[Data items]

------------------------

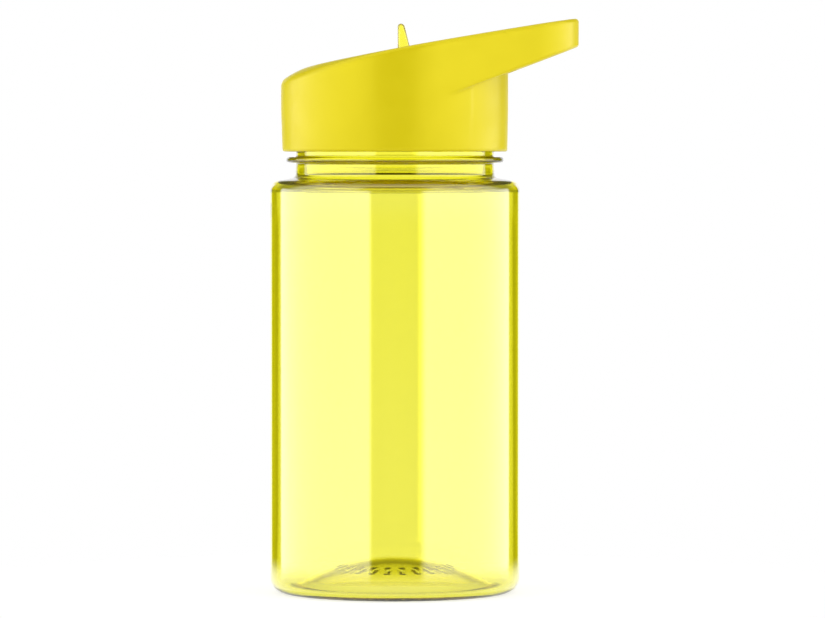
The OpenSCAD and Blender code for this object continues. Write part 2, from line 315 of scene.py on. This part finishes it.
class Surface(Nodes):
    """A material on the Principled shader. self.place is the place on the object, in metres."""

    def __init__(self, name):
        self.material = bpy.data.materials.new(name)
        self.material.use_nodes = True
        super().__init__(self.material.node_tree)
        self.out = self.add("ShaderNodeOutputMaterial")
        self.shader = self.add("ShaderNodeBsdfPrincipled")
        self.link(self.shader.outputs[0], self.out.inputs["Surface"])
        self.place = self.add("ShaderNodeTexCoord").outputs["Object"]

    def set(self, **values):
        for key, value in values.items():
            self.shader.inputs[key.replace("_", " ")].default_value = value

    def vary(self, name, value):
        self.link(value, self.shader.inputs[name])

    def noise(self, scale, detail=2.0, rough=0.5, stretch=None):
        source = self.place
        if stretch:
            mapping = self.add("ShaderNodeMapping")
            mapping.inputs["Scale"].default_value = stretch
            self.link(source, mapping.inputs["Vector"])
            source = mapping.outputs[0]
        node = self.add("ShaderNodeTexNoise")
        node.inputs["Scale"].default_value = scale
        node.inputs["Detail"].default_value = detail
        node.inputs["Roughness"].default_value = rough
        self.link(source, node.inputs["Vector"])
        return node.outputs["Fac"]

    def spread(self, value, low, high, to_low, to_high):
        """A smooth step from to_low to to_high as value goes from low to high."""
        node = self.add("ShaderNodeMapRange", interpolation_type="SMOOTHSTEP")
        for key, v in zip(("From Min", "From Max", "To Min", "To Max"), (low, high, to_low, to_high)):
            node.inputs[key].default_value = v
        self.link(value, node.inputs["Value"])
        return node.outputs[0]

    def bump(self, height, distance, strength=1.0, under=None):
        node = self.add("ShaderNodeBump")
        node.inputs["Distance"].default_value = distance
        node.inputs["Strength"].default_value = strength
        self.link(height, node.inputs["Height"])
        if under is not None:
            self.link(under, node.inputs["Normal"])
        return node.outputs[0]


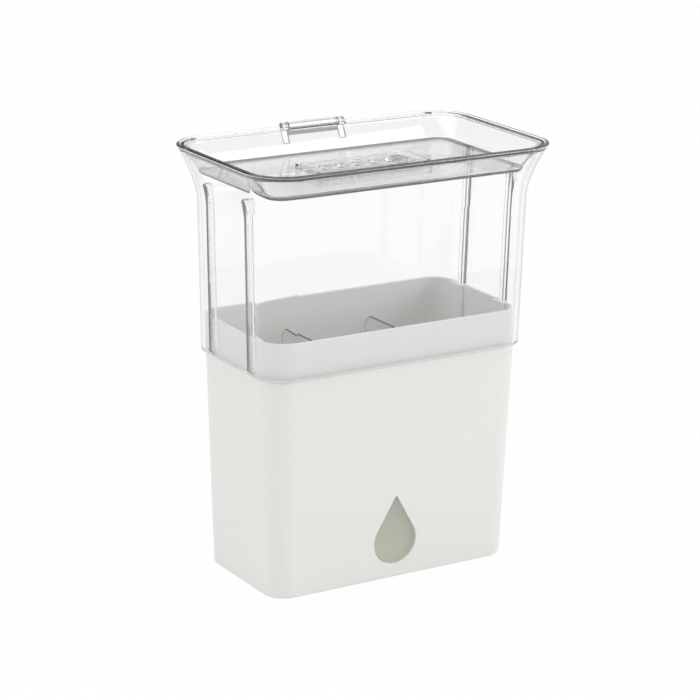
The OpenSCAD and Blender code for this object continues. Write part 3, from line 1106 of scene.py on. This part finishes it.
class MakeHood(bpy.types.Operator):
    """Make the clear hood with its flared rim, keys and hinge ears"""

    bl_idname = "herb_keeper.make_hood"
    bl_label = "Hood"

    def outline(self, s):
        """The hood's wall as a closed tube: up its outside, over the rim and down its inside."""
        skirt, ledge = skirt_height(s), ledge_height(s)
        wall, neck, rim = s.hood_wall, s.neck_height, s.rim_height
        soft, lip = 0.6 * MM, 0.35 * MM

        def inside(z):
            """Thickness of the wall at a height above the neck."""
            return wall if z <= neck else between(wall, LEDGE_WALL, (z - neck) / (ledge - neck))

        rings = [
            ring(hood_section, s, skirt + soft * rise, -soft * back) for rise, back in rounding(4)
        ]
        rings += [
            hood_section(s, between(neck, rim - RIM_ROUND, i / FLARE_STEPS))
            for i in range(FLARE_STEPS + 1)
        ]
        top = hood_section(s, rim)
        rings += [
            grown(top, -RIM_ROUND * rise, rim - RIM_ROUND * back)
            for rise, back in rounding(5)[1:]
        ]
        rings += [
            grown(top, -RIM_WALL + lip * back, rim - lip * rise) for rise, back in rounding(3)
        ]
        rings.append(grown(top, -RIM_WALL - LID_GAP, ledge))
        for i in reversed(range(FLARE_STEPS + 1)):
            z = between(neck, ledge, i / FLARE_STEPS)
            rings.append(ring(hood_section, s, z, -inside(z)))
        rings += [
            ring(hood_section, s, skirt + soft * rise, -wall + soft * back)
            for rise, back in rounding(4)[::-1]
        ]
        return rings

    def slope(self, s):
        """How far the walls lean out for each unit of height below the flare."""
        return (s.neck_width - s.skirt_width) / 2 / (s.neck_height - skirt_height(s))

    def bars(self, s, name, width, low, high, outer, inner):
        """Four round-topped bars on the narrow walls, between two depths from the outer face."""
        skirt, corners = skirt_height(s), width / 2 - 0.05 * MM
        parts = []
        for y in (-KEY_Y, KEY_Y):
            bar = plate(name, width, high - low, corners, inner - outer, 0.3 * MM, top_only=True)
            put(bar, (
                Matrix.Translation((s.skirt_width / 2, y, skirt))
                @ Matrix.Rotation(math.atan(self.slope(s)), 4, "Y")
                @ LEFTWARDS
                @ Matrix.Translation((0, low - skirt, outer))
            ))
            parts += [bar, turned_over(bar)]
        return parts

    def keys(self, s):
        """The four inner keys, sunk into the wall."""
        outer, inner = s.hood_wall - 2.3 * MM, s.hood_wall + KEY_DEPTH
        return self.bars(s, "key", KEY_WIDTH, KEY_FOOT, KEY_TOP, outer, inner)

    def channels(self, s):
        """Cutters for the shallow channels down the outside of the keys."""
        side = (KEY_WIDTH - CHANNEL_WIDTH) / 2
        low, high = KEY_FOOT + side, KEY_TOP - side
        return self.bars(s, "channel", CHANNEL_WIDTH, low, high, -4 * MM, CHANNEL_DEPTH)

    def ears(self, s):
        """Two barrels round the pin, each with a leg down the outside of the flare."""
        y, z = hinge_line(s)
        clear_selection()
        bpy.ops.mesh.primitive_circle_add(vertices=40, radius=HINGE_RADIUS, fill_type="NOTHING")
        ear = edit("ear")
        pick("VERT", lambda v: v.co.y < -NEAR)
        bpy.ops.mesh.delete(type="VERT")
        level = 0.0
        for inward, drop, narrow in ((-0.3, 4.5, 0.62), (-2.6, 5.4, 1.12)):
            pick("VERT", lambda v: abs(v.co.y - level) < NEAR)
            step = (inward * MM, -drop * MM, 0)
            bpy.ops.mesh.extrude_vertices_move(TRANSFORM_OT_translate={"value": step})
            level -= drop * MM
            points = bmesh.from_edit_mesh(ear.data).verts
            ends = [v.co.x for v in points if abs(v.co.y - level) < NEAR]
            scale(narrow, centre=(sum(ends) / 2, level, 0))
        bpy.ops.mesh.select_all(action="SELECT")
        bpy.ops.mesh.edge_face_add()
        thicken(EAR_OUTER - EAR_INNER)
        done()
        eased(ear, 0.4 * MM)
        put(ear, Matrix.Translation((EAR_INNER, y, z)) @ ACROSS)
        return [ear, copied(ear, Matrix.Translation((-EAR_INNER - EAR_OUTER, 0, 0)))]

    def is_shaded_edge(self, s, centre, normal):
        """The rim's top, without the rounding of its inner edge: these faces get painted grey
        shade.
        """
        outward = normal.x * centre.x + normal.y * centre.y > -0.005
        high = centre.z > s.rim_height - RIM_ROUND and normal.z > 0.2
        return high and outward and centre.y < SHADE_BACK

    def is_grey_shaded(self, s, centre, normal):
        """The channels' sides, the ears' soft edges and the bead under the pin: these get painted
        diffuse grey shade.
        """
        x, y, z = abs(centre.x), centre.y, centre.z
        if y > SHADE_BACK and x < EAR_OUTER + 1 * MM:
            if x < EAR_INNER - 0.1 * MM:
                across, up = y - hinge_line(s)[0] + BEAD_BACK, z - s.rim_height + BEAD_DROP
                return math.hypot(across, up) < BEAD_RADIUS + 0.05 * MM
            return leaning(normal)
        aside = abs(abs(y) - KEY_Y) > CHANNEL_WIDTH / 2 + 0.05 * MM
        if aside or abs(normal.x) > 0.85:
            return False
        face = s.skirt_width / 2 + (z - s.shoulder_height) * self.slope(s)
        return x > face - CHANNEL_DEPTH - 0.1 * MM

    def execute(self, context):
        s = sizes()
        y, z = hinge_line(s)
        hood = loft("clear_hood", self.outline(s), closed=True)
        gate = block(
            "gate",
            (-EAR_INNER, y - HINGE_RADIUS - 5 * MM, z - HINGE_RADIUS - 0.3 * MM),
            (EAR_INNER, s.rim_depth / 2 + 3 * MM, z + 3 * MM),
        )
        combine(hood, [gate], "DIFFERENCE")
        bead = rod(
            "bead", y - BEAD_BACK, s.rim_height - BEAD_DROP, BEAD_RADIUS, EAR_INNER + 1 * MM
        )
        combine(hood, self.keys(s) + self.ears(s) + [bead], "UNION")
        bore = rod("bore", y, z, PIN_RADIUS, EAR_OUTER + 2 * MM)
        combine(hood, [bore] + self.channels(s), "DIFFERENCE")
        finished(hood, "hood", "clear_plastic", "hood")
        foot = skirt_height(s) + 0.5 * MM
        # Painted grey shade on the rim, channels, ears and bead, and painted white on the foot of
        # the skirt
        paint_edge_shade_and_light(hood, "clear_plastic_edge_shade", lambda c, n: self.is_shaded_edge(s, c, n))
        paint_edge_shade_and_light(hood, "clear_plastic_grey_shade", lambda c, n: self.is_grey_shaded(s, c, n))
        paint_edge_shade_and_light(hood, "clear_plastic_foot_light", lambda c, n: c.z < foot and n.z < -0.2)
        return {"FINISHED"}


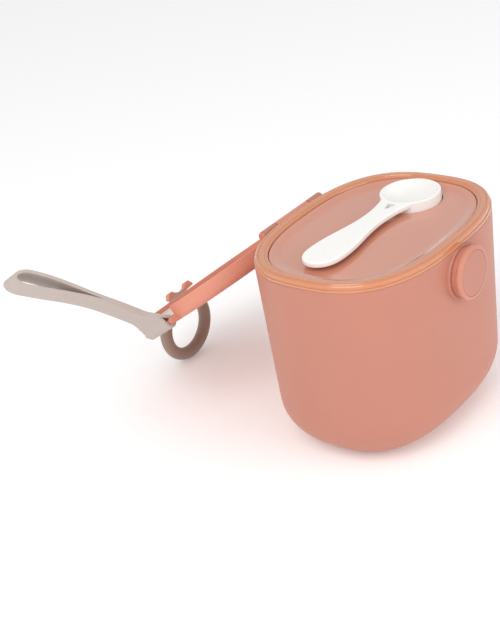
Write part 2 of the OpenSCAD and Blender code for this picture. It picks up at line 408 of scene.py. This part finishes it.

------------------------

* _Exercise instructions_
Exactly how many lines of the material contain the word "this"? Write the number alone.

* _Problem solution_
3